L'agnosie asémantique désigne un déficit d'identification des objets par perte des représentations sémantiques, et ce quelque soit la modalité sensorielle (visuelle, tactile, auditive...). Les concepts sont dégradés, perdus de façon définitive. Elle peut apparaitre dans diverses contextes tels que l'encéphalite herpétique, la maladie d'Alzheimer, la démence sémantique...).

5.2.1. Caractéristiques

  • normalité du traitement perceptif
  • agnosie multimodale
  • stabilité des réponses

5.2.2. Evaluation neuropsychologique

  • évaluation des connaissances sémantiques à partir d'images (appariement même / différent...)
  • évaluation des connaissances disponibles à partir de mots (appariement fonctionnel de mots, classement en sous catégories...)
  • identification de sons spécifiques
  • étude de la congruence entre modalités: il faut que le même item amène à des échecs quelque soit la modalité de présentation

5.2.3. Localisation lésionnelle

L'agnosie sémantique est due à une atrophie bitemporale (aires qui stockent l'information).

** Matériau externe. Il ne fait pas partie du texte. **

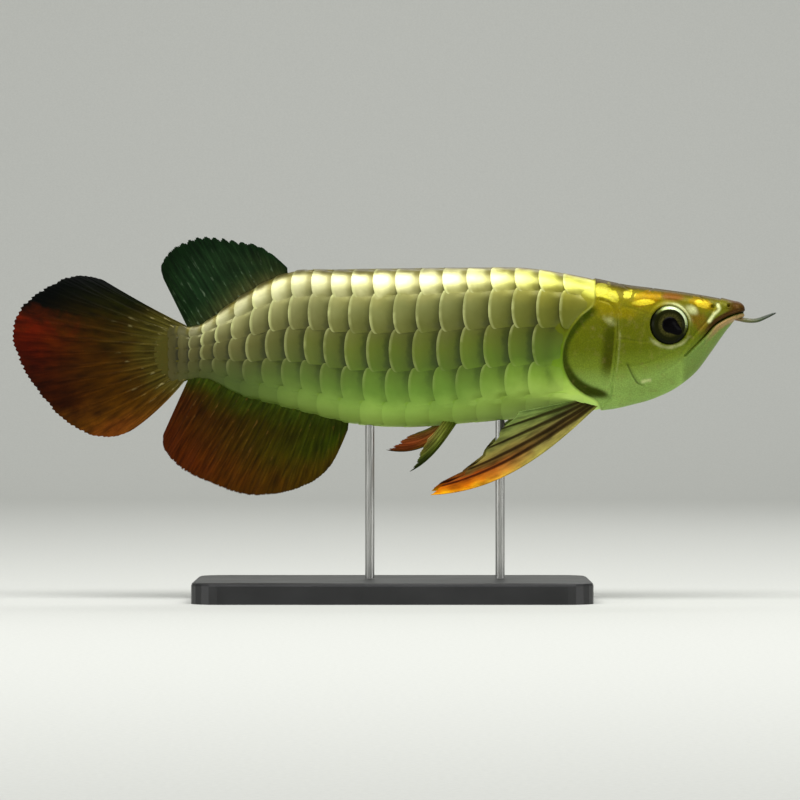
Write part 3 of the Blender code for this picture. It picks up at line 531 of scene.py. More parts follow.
sheath = TAIL_END + (SHEATH_TIP[0] - TAIL_END) * np.sin(np.radians(np.arange(86, 0, -6)))
stations = np.concatenate([sheath, np.arange(TAIL_END, HEAD_FROM, 2.2),
                           np.arange(HEAD_FROM, NOSE_START, 0.36),
                           NOSE_START + (NOSE_TIP[0] - NOSE_START)
                           * np.sin(np.radians(np.arange(0, 88, 5)))])
shares = np.linspace(0, 1, SHARES + 1)
right = half_rings(stations, shares)
outward = grid_normals(right)
arc = np.concatenate([np.zeros((len(stations), 1)),
                      np.cumsum(np.linalg.norm(np.diff(right, axis=1), axis=2), axis=1)], axis=1)
rise = np.full(arc.shape, -UNDER_SCALES)
covered = (ramp(shares, 0.04, 0.1) * ramp(-shares, -0.85, -0.6)
           * ramp(-beside(right[:, :, 0], right[:, :, 2], HEAD_SEAM), 3.0, 9.0)
           * ramp(right[:, :, 0], TAIL_END, TAIL_END + 10))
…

5.3. Agnosie d'accès sémantique

L'agnosie d'accès sémantique concerne une incapacité à reconnaitre des objets due à une interruption d'accès entre le stock sémantique et les RSS, tous deux étant par ailleurs intacts.

5.3.1. Caractéristiques

  • normalité du traitement perceptif
  • fluctuations des performances
  • en général, il s'agit d'un diagnostic posé par défaut

5.4. Localisation lésionnelle

Les agnosies associatives sont provoquées par la lésion bilatérale des jonctions occipito-temporale (dysconnexion).